Toda esta situación en la clínica hizo que mi primera cita con Benjamín estuviera lejos de ser como “todas” las mamás la describen y eso me llenó de una culpa silenciosa que sumado al corte, al desgarro desde la vagina hasta el ano y la incontinencia fecal, abonaron el terreno para una depresión post parto.
Después de muchas lágrimas y de ver transitar pensamientos muy difíciles, entendí que estamos viciados de un falso “deber ser” que fija parámetros de conducta que anulan, y hasta reprochan, toda opinión de crudeza sobre la otra cara de las cosas. Nos dicen que el parto, la lactancia o la maternidad es lo mejor que le puede pasar a una mujer y que no hay momento más sublime que ese primer encuentro con nuestro bebé. Pues sí y no.
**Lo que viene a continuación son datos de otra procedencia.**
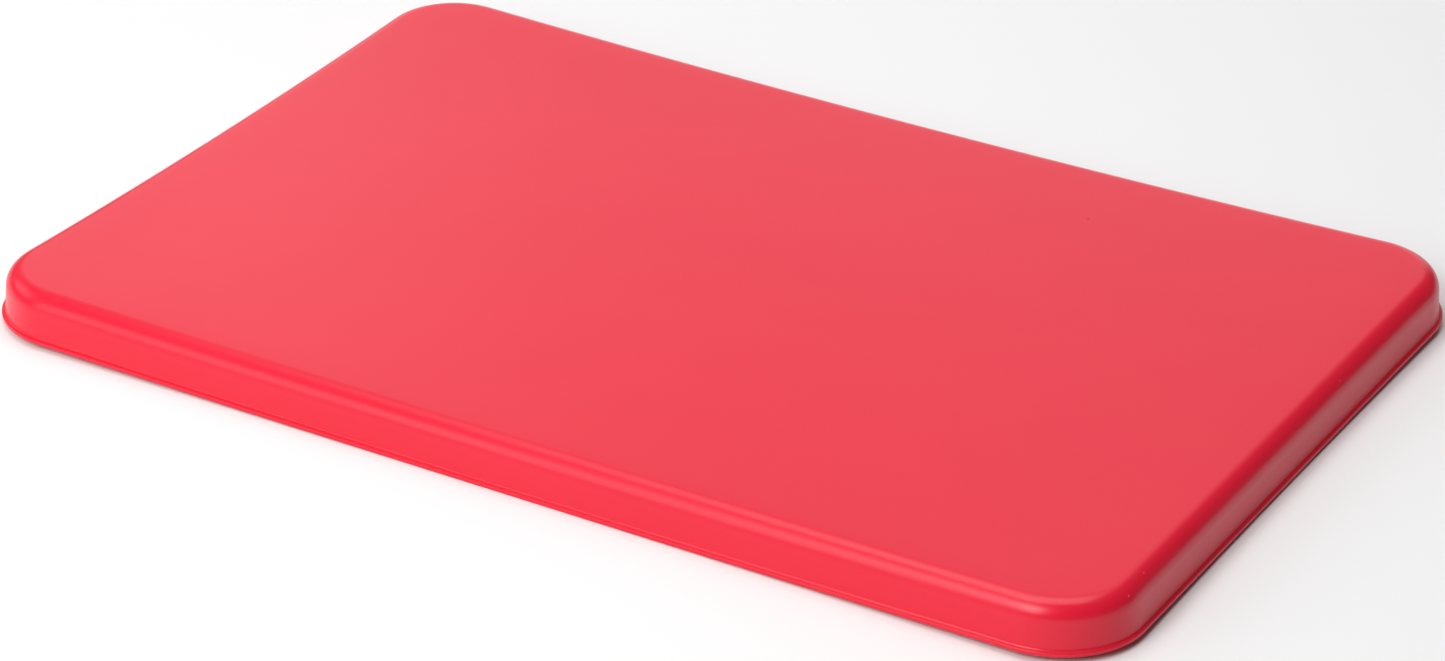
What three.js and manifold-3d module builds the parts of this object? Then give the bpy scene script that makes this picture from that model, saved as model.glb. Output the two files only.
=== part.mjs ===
// A colour-coded cutting board for a butcher's or deli counter: one hollow red moulding,
// open underneath and stiffened by its own ribs, standing on eight screwed-on rubber feet.
// Millimetres, +Z up. The origin is on the counter, under the middle of the board.
import * as THREE from "three";
import { mergeVertices } from "three/addons/utils/BufferGeometryUtils.js";
import Module from "manifold-3d";

const wasm = await Module();
wasm.setup();

// ---- Driving dimensions ----
const LENGTH = 600; // over the rim, along X
const WIDTH = 400; // over the rim, along Y
const SHELL_HEIGHT = 24; // from the rim's underside to the cutting face
const RIM_CLEARANCE = 1; // the feet hold the rim this far off the counter
const CORNER_RADIUS = 43; // in plan, at the rim
const SKIN = 3; // thickness of the moulding
const GAP = 0.3; // left between pieces that touch

// How far the middle of each side has shrunk in from its ends as the moulding cooled.
const LONG_SIDE_SHRINK = 1.85;
const SHORT_SIDE_SHRINK = 1.25;

// The outer profile, from the rim upwards.
const RIM_THICKNESS = 2;
const FLARE_RADIUS = 1.8; // the hollow curve between rim and side wall
const WALL_DRAFT = 0.8; // how far the side wall leans in over its height
const EDGE_RADIUS = 9.5; // the round between side wall and cutting face

// The rib grid. The feet are screwed on where its lines cross.
const RIB_THICKNESS = 2;
const RIB_RECESS = 1.5; // the ribs stop this far above the rim's underside
const RIB_PITCH_X = 60;
const RIB_PITCH_Y = 50;
const RIBS_EACH_WAY_X = 4; // to either side of the middle one
const RIBS_EACH_WAY_Y = 3;

// The feet, as steps along the rib grid: three along each long side, and two in the middle
// to carry the blow of a cleaver.
const FOOT_STEPS = [[-4, -3], [0, -3], [4, -3], [-2, 0], [2, 0], [-4, 3], [0, 3], [4, 3]];
const FOOT_HEIGHT = 9;
const FOOT_RADIUS = 12; // where it meets the boss
const TREAD_RADIUS = 11; // where it meets the counter
const FOOT_CHAMFER = 0.8;
const RECESS_RADIUS = 6.2; // the pocket in the tread that sinks the screw's head
const RECESS_DEPTH = 4.6;
const BOSS_RADIUS = 8;
const FOOT_CLEARANCE = 1.5; // the ribs are cut back this far round a foot

const WASHER_RADIUS = 5.8;
const WASHER_THICKNESS = 1;

// A pan-head screw with a cross recess.
const SCREW_RADIUS = 2;
const SCREW_LENGTH = 14; // under the head
const SCREW_TIP = 1; // chamfer at the end
const HEAD_RADIUS = 4;
const HEAD_HEIGHT = 2.4;
const HEAD_ROUND = 1.6;
const CROSS_WIDTH = 1;
const CROSS_SPAN = 4.6;
const CROSS_DEPTH = 1.3;

// How finely curves are divided.
const CORNER_STEPS = 12;
const SIDE_STEPS = 8;
const FLARE_STEPS = 4;
const EDGE_STEPS = 8;
const HOLLOW_STEPS = 4;
const TURNED_SEGMENTS = 24;

// ---- Heights that follow from them ----
const RIM_Z = RIM_CLEARANCE;
const TOP_Z = RIM_Z + SHELL_HEIGHT;
const ROUND_Z = TOP_Z - EDGE_RADIUS; // where the side wall starts to round over
const WALL_INSET = FLARE_RADIUS + WALL_DRAFT; // of the side wall there, from the rim
const SEAT_Z = FOOT_HEIGHT + GAP; // the underside of a boss, which a foot is pulled up against
const WASHER_TOP = RECESS_DEPTH - GAP;
const WASHER_BOTTOM = WASHER_TOP - WASHER_THICKNESS;
const HEAD_TOP = WASHER_BOTTOM - GAP;
const SHANK_TOP = HEAD_TOP + SCREW_LENGTH;
const BORE_RADIUS = SCREW_RADIUS + GAP; // of everything the screw goes through
const OVERSHOOT = 1; // how far a cut runs past the face it opens

// ---- Materials ----
const redPlastic = new THREE.MeshStandardMaterial({ color: 0xe81e39, roughness: 0.3, metalness: 0 });
const blackRubber = new THREE.MeshStandardMaterial({ color: 0x1c1c1d, roughness: 0.85, metalness: 0 });
const stainless = new THREE.MeshStandardMaterial({ color: 0xb9bbbd, roughness: 0.3, metalness: 1 });

// ---- Solids ----
// A closed three.js geometry as a manifold-3d solid.
function solid(geometry) {
  const bare = geometry.clone();
  bare.deleteAttribute("normal");
  bare.deleteAttribute("uv");
  const merged = mergeVertices(bare, 1e-4);
  const mesh = new wasm.Mesh({
    numProp: 3,
    vertProperties: new Float32Array(merged.getAttribute("position").array),
    triVerts: new Uint32Array(merged.index.array),
  });
  return new wasm.Manifold(mesh);
}

// A manifold-3d solid as a three.js geometry.
function geometryOf(made) {
  const mesh = made.getMesh();
  const positions = new THREE.BufferAttribute(new Float32Array(mesh.vertProperties), 3);
  const geometry = new THREE.BufferGeometry().setAttribute("position", positions);
  geometry.setIndex(new THREE.BufferAttribute(new Uint32Array(mesh.triVerts), 1));
  geometry.computeVertexNormals();
  return geometry;
}

// A solid of revolution about +Z from [radius, z] points, listed upwards along its outside.
function turned(points) {
  const profile = points.map(([radius, z]) => new THREE.Vector2(radius, z));
  return new THREE.LatheGeometry(profile, TURNED_SEGMENTS).rotateX(Math.PI / 2);
}

function cylinder(radius, bottom, top, at) {
  const upright = turned([[0, bottom], [radius, bottom], [radius, top], [0, top]]);
  return solid(upright.translate(at.x, at.y, 0));
}

function box(size, middle) {
  return solid(new THREE.BoxGeometry(...size).translate(...middle));
}

// Points round a quarter turn, from place(0) to place(90 degrees).
function quarterTurn(steps, place) {
  return Array.from({ length: steps + 1 }, (_, i) => place((i / steps) * (Math.PI / 2)));
}

// ---- The moulding ----
// Moves a plan point in by the shrinkage, which is nil where the corners begin.
function shrunk({ x, y }) {
  const alongX = x / (LENGTH / 2 - CORNER_RADIUS);
  const alongY = y / (WIDTH / 2 - CORNER_RADIUS);
  return new THREE.Vector2(
    x - SHORT_SIDE_SHRINK * (x / (LENGTH / 2)) * (1 - alongY * alongY),
    y - LONG_SIDE_SHRINK * (y / (WIDTH / 2)) * (1 - alongX * alongX),
  );
}

// The board's outline in plan, everywhere inset from the rim.
function outline(inset) {
  const radius = CORNER_RADIUS - inset;
  const corners = [[1, -1], [1, 1], [-1, 1], [-1, -1]].map(([signX, signY], i) => {
    const x = signX * (LENGTH / 2 - CORNER_RADIUS);
    const y = signY * (WIDTH / 2 - CORNER_RADIUS);
    const start = (i - 1) * (Math.PI / 2);
    const arc = new THREE.EllipseCurve(x, y, radius, radius, start, start + Math.PI / 2);
    return arc.getPoints(CORNER_STEPS);
  });
  const points = corners.flatMap((corner, i) => {
    const next = corners[(i + 1) % corners.length];
    const side = new THREE.LineCurve(corner.at(-1), next[0]).getPoints(SIDE_STEPS);
    return [...corner, ...side.slice(1, -1)];
  });
  return points.map(shrunk);
}

// Stacks one outline per [inset, z] level into a closed solid, flat at both ends.
function stacked(levels) {
  const rings = levels.map(([inset]) => outline(inset));
  const count = rings[0].length;
  const positions = rings.flatMap((ring, level) => ring.flatMap(({ x, y }) => [x, y, levels[level][1]]));
  const faces = [];
  for (let level = 0; level < levels.length - 1; level++) {
    for (let i = 0; i < count; i++) {
      const a = level * count + i;
      const b = level * count + ((i + 1) % count);
      faces.push(a, b, b + count, a, b + count, a + count);
    }
  }
  const top = (levels.length - 1) * count;
  for (const [a, b, c] of THREE.ShapeUtils.triangulateShape(rings[0], [])) {
    faces.push(a, c, b);
  }
  for (const [a, b, c] of THREE.ShapeUtils.triangulateShape(rings.at(-1), [])) {
    faces.push(top + a, top + b, top + c);
  }
  const geometry = new THREE.BufferGeometry().setIndex(faces);
  return solid(geometry.setAttribute("position", new THREE.Float32BufferAttribute(positions, 3)));
}

function outerLevels() {
  const flare = quarterTurn(FLARE_STEPS, (t) => [
    FLARE_RADIUS * Math.sin(t),
    RIM_Z + RIM_THICKNESS + FLARE_RADIUS * (1 - Math.cos(t)),
  ]);
  const edge = quarterTurn(EDGE_STEPS, (t) => [
    WALL_INSET + EDGE_RADIUS * (1 - Math.cos(t)),
    ROUND_Z + EDGE_RADIUS * Math.sin(t),
  ]);
  return [[0, RIM_Z], ...flare, ...edge];
}

// The space under the skin, which runs out through the open underside.
function hollowLevels() {
  const radius = EDGE_RADIUS - SKIN;
  const edge = quarterTurn(HOLLOW_STEPS, (t) => [
    WALL_INSET + SKIN + radius * (1 - Math.cos(t)),
    ROUND_Z + radius * Math.sin(t),
  ]);
  return [[FLARE_RADIUS + SKIN, RIM_Z - OVERSHOOT], ...edge];
}

// Where the feet go, in plan.
const footPlaces = FOOT_STEPS.map(([x, y]) => new THREE.Vector2(x * RIB_PITCH_X, y * RIB_PITCH_Y));

// Ribs right across the board both ways, and a boss over each foot.
function ribsAndBosses() {
  const bottom = RIM_Z + RIB_RECESS;
  const height = TOP_Z - bottom;
  const middle = bottom + height / 2;
  const ribs = [];
  for (let i = -RIBS_EACH_WAY_X; i <= RIBS_EACH_WAY_X; i++) {
    ribs.push(box([RIB_THICKNESS, WIDTH, height], [i * RIB_PITCH_X, 0, middle]));
  }
  for (let i = -RIBS_EACH_WAY_Y; i <= RIBS_EACH_WAY_Y; i++) {
    ribs.push(box([LENGTH, RIB_THICKNESS, height], [0, i * RIB_PITCH_Y, middle]));
  }
  const bosses = footPlaces.map((at) => cylinder(BOSS_RADIUS, SEAT_Z, TOP_Z, at));
  const clearings = footPlaces.map((at) => cylinder(FOOT_RADIUS + FOOT_CLEARANCE, 0, SEAT_Z, at));
  return wasm.Manifold.union([...ribs, ...bosses]).subtract(wasm.Manifold.union(clearings));
}

function boardShell() {
  const pockets = stacked(hollowLevels()).subtract(ribsAndBosses());
  const pilotHoles = footPlaces.map((at) =>
    cylinder(BORE_RADIUS, SEAT_Z - OVERSHOOT, SHANK_TOP + OVERSHOOT, at),
  );
  const cuts = wasm.Manifold.union([pockets, ...pilotHoles]);
  return geometryOf(stacked(outerLevels()).subtract(cuts));
}

// ---- A foot and its fixings, each about its own axis with the counter at z = 0 ----
function foot() {
  return turned([
    [BORE_RADIUS, RECESS_DEPTH],
    [RECESS_RADIUS, RECESS_DEPTH],
    [RECESS_RADIUS, 0],
    [TREAD_RADIUS - FOOT_CHAMFER, 0],
    [TREAD_RADIUS, FOOT_CHAMFER],
    [FOOT_RADIUS, FOOT_HEIGHT - FOOT_CHAMFER],
    [FOOT_RADIUS - FOOT_CHAMFER, FOOT_HEIGHT],
    [BORE_RADIUS, FOOT_HEIGHT],
    [BORE_RADIUS, RECESS_DEPTH],
  ]);
}

function washer() {
  return turned([
    [BORE_RADIUS, WASHER_BOTTOM],
    [WASHER_RADIUS, WASHER_BOTTOM],
    [WASHER_RADIUS, WASHER_TOP],
    [BORE_RADIUS, WASHER_TOP],
    [BORE_RADIUS, WASHER_BOTTOM],
  ]);
}

// The screw hangs head down, its shank up in the boss.
function screw() {
  const headBottom = HEAD_TOP - HEAD_HEIGHT;
  const dome = quarterTurn(3, (t) => [
    HEAD_RADIUS - HEAD_ROUND * (1 - Math.sin(t)),
    headBottom + HEAD_ROUND * (1 - Math.cos(t)),
  ]);
  const body = turned([
    [0, headBottom],
    ...dome,
    [HEAD_RADIUS, HEAD_TOP],
    [SCREW_RADIUS, HEAD_TOP],
    [SCREW_RADIUS, SHANK_TOP - SCREW_TIP],
    [SCREW_RADIUS - SCREW_TIP, SHANK_TOP],
    [0, SHANK_TOP],
  ]);
  const middle = [0, 0, headBottom];
  const slot = box([CROSS_SPAN, CROSS_WIDTH, 2 * CROSS_DEPTH], middle);
  const crossSlot = box([CROSS_WIDTH, CROSS_SPAN, 2 * CROSS_DEPTH], middle);
  return geometryOf(solid(body).subtract(slot.add(crossSlot)));
}

// ---- The assembly ----
const board = new THREE.Group();

function add(name, geometry, material, { x, y } = { x: 0, y: 0 }) {
  const mesh = new THREE.Mesh(geometry, material);
  mesh.name = name;
  mesh.position.set(x, y, 0);
  board.add(mesh);
}

add("board_shell", boardShell(), redPlastic);
footPlaces.forEach((at, i) => {
  add(`foot_${i + 1}`, foot(), blackRubber, at);
  add(`foot_washer_${i + 1}`, washer(), stainless, at);
  add(`foot_screw_${i + 1}`, screw(), stainless, at);
});

export default board;
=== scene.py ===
"""A red moulded cutting board on a pale counter, seen from above its near right corner."""
import math

import bmesh
import bpy
from mathutils import Matrix, Vector


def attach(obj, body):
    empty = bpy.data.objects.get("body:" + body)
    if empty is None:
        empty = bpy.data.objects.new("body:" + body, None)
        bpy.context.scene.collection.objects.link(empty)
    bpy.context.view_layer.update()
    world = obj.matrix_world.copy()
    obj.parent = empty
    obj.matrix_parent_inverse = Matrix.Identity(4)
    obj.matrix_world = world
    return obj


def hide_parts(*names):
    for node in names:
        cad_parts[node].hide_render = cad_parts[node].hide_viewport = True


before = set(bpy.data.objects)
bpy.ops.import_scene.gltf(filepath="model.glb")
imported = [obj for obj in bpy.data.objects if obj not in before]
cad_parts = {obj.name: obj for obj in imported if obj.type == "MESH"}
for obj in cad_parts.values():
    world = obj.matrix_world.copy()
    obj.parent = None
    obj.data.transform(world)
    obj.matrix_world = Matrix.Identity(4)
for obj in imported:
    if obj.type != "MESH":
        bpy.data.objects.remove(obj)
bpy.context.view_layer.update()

MM = 0.001

# ---- The moulding, as the CAD part has it, in millimetres ----
LENGTH = 600
WIDTH = 400
RIM_Z = 1
TOP_Z = 25
CORNER_RADIUS = 43
SKIN = 3
LONG_SIDE_SHRINK = 1.85
SHORT_SIDE_SHRINK = 1.25
RIM_THICKNESS = 2
FLARE_RADIUS = 1.8
WALL_DRAFT = 0.8
EDGE_RADIUS = 9.5
WALL_INSET = FLARE_RADIUS + WALL_DRAFT
ROUND_Z = TOP_Z - EDGE_RADIUS
RIB_THICKNESS = 2
RIB_Z = 2.5
RIB_PITCH_X = 60
RIB_PITCH_Y = 50
RIBS_EACH_WAY_X = 4
RIBS_EACH_WAY_Y = 3
SEAT_Z = 9.3
BOSS_RADIUS = 8
BORE_RADIUS = 2.15
BORE_END_Z = 18
FOOT_CLEARING_RADIUS = 13.5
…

La vida tiene muchos sabores y colores, y no deberíamos romantizar todo hasta el punto de solo ver lo lindo y anular el resto. La lactancia es hermosa, sí, pero también es agotadora y ni hablar de lo que puede llegar a doler cuando los pezones se agrietan o tienes una mastitis. O el sacrificio de tener que extraerte cada cierto tiempo, la angustia si la leche no te baja, lo que tienes que dejar de comer o el cambio en tu dieta y hábitos. También entendí que mi vínculo con Benjamín lo construyo cada día y que nada tiene que ver con ese primer encuentro.
Toda esta historia dejó, además, un proyecto de ley hermoso en el que estoy trabajando para que todas las mujeres que quieran tener a sus hijos e hijas en casa puedan hacerlo con plena confianza y seguridad, como me hubiera gustado a mí, como quiero y espero que sea mi segundo parto.